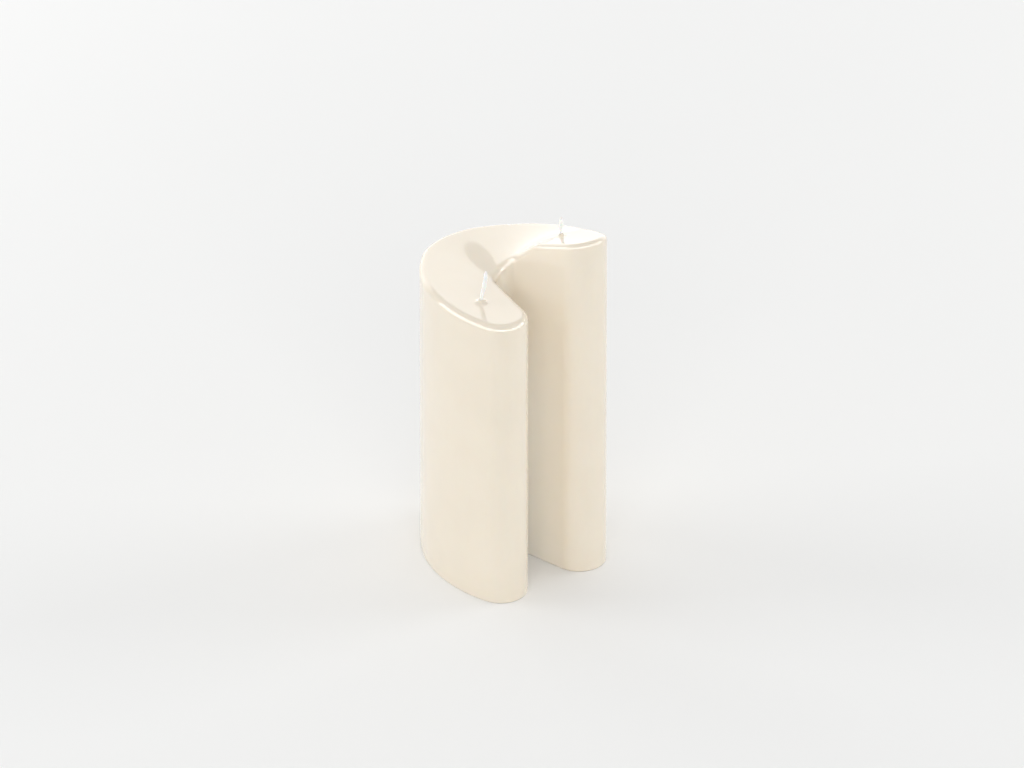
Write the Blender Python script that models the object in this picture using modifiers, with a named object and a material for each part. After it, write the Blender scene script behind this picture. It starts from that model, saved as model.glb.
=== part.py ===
"""Pillar candle with two wicks: a heart-shaped column whose top winds up round the cleft.

Metres, +Z up. The cleft opens towards -Y, the low lobe lies at -X and the high lobe at +X.
The origin is on the floor, under the middle of the column's depth.
"""

import math

import bmesh
import bpy
from mathutils import Vector

# Outline of the column, seen from above
DEPTH = 0.0990              # from the ends of the lobes to the rounded tip
LOBE_SPACING = 0.0530       # between the centres of the two lobes
LOBE_RADIUS = 0.0144
SIDE_RADIUS = 0.0780
TIP_RADIUS = 0.0280
CLEFT_DEPTH = 0.0483        # from the ends of the lobes to the bottom of the cleft
CLEFT_RADIUS = 0.0060

# Climbing top: it winds round a pivot in the cleft, then runs straight out on the high lobe
LOW_HEIGHT = 0.1680         # level part, on the low lobe
HIGH_HEIGHT = 0.2002        # where the straight run ends, over the ends of the lobes
PIVOT_X = -0.0050
PIVOT_SETBACK = 0.0335      # from the ends of the lobes to the pivot
CLIMB_START = math.radians(186)     # about the pivot, from the mouth of the cleft towards +X
BEND_RADIUS = 0.0362        # where the bend is as steep as the straight run
EASE = 0.0155               # way over which the climb grows to its full grade
BLEND = 0.0060              # way over which the bend passes into the straight run
RIM_RADIUS = 0.0038         # roll between the wall and the top
FOOT_RADIUS = 0.0006        # small roll at the floor

# Glossy dipped coat over the core
COAT = 0.0010
COAT_CLEARANCE = 0.0003

# Wicks, and the wax that climbs them where they leave the top
WICK_DIAMETER = 0.0020
WICK_CLEARANCE = 0.0003
WICK_SPACING = 0.0534
WICK_SETBACK = 0.0306       # from the ends of the lobes to the line through both wicks
LOW_WICK_LENGTH = 0.0186    # standing clear of the wax
HIGH_WICK_LENGTH = 0.0115
LOW_WICK_LEAN = 0.0024      # sideways travel of the low wick's tip
LOW_WICK_LEAN_ANGLE = math.radians(-38)
COLLAR_RADIUS = 0.0045
COLLAR_HEIGHT = 0.0013
COLLAR_LIP = 0.0004         # wax left round the wick at the collar's top
COLLAR_SINK = 0.0005        # how deep the collar's underside lies in the coat
COLLAR_EDGE_DIP = 0.000125  # how far the collar's edge dips under the top
COLLAR_FLARE = 2.4          # power of the share of the way in, by which the collar rises

# Metal tabs that hold the wicks, let into the underside
TAB_DIAMETER = 0.0150
TAB_THICKNESS = 0.0004
TAB_LIFT = 0.0003           # from the floor to the tab
TAB_CLEARANCE = 0.0003
NECK_HEIGHT = 0.0060
NECK_WALL = 0.0004

# Facets
ROOT_STEPS = 8
FLANK_STEPS = 8
LOBE_STEPS = 14
SIDE_STEPS = 12
TIP_STEPS = 10
RIM_STEPS = 5
FOOT_STEPS = 2
CAP_SHARES = (0.28, 0.56, 0.82)     # how far the rings of the top go in towards the spine
ROUND_STEPS = 32
COLLAR_STEPS = 6
LEAN_STEPS = 6
SHARP_ANGLE = math.radians(35)      # edges that turn more than this are shaded sharp
WELD_DISTANCE = 0.00001

WAX = (0.87, 0.78, 0.64)
CORE_WAX = (0.90, 0.84, 0.73)
COTTON = (0.93, 0.91, 0.86)
STEEL = (0.62, 0.63, 0.65)


# Derived places
FRONT_Y = -DEPTH / 2
LOBE_Y = FRONT_Y + LOBE_RADIUS
TIP_Y = DEPTH / 2 - TIP_RADIUS
ROOT_Y = FRONT_Y + CLEFT_DEPTH - CLEFT_RADIUS
PIVOT_Y = FRONT_Y + PIVOT_SETBACK
BEND_WAY = BEND_RADIUS * (CLIMB_START - math.pi / 2)
GRADE = (HIGH_HEIGHT - LOW_HEIGHT) / (BEND_WAY + PIVOT_SETBACK - EASE / 2)
WICK_RADIUS = WICK_DIAMETER / 2
WICK_X = WICK_SPACING / 2
WICK_Y = FRONT_Y + WICK_SETBACK
BORE_RADIUS = WICK_RADIUS + WICK_CLEARANCE
CORE_INSET = COAT + COAT_CLEARANCE
OVERCUT = 0.0020            # how far a cutter runs past the face that it opens


def on_circle(centre, radius, angle):
    """The point at an angle on a circle."""
    return centre + radius * Vector((math.cos(angle), math.sin(angle)))


def direction(start, end):
    """The angle of the way from one point to another."""
    way = end - start
    return math.atan2(way.y, way.x)


def arc_stations(centre, radius, start, end, steps, side):
    """Points along an arc, without its last one, each with its normal out of the wax.

    side is 1 on an arc that bulges out of the wax and -1 on one that bulges into it.
    """
    stations = []
    for step in range(steps):
        angle = start + (end - start) * step / steps
        normal = side * on_circle(Vector((0, 0)), 1, angle)
        stations.append((on_circle(centre, radius, angle), normal))
    return stations


def half_outline():
    """The +X half of the outline, from the bottom of the cleft round the high lobe to the tip."""
    root = Vector((0, ROOT_Y))
    lobe = Vector((LOBE_SPACING / 2, LOBE_Y))
    tip = Vector((0, TIP_Y))

    # The straight flank touches the cleft's circle on one side and the lobe's on the other.
    turn = math.acos((CLEFT_RADIUS + LOBE_RADIUS) / (lobe - root).length)
    flank_angle = direction(root, lobe) + turn
    flank_start = on_circle(root, CLEFT_RADIUS, flank_angle)
    flank_end = on_circle(lobe, LOBE_RADIUS, flank_angle + math.pi)
    flank_normal = -on_circle(Vector((0, 0)), 1, flank_angle)

    # The side's circle holds the lobe's and the tip's circles, touching both from outside.
    to_tip = SIDE_RADIUS - TIP_RADIUS
    to_lobe = SIDE_RADIUS - LOBE_RADIUS
    span = (lobe - tip).length
    along = (to_tip ** 2 - to_lobe ** 2 + span ** 2) / (2 * span)
    across = math.sqrt(to_tip ** 2 - along ** 2)
    way = (lobe - tip) / span
    side = tip + along * way + across * Vector((way.y, -way.x))

    stations = arc_stations(root, CLEFT_RADIUS, math.pi / 2, flank_angle, ROOT_STEPS, -1)
    for step in range(FLANK_STEPS):
        stations.append((flank_start.lerp(flank_end, step / FLANK_STEPS), flank_normal))
    lobe_end = direction(side, lobe) + 2 * math.pi
    stations += arc_stations(lobe, LOBE_RADIUS, flank_angle + math.pi, lobe_end, LOBE_STEPS, 1)
    stations += arc_stations(side, SIDE_RADIUS, direction(side, lobe), direction(side, tip), SIDE_STEPS, 1)
    stations += arc_stations(tip, TIP_RADIUS, direction(side, tip), math.pi / 2, TIP_STEPS, 1)
    stations.append((on_circle(tip, TIP_RADIUS, math.pi / 2), Vector((0, 1))))
    return stations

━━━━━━

Exercise requirements -> Identify and copy all lines with the word "that".

Result ->
Write the Blender Python script that models the object in this picture using modifiers, with a named object and a material for each part. After it, write the Blender scene script behind this picture. It starts from that model, saved as model.glb.
# Wicks, and the wax that climbs them where they leave the top
# Metal tabs that hold the wicks, let into the underside
SHARP_ANGLE = math.radians(35)      # edges that turn more than this are shaded sharp
OVERCUT = 0.0020            # how far a cutter runs past the face that it opens
    side is 1 on an arc that bulges out of the wax and -1 on one that bulges into it.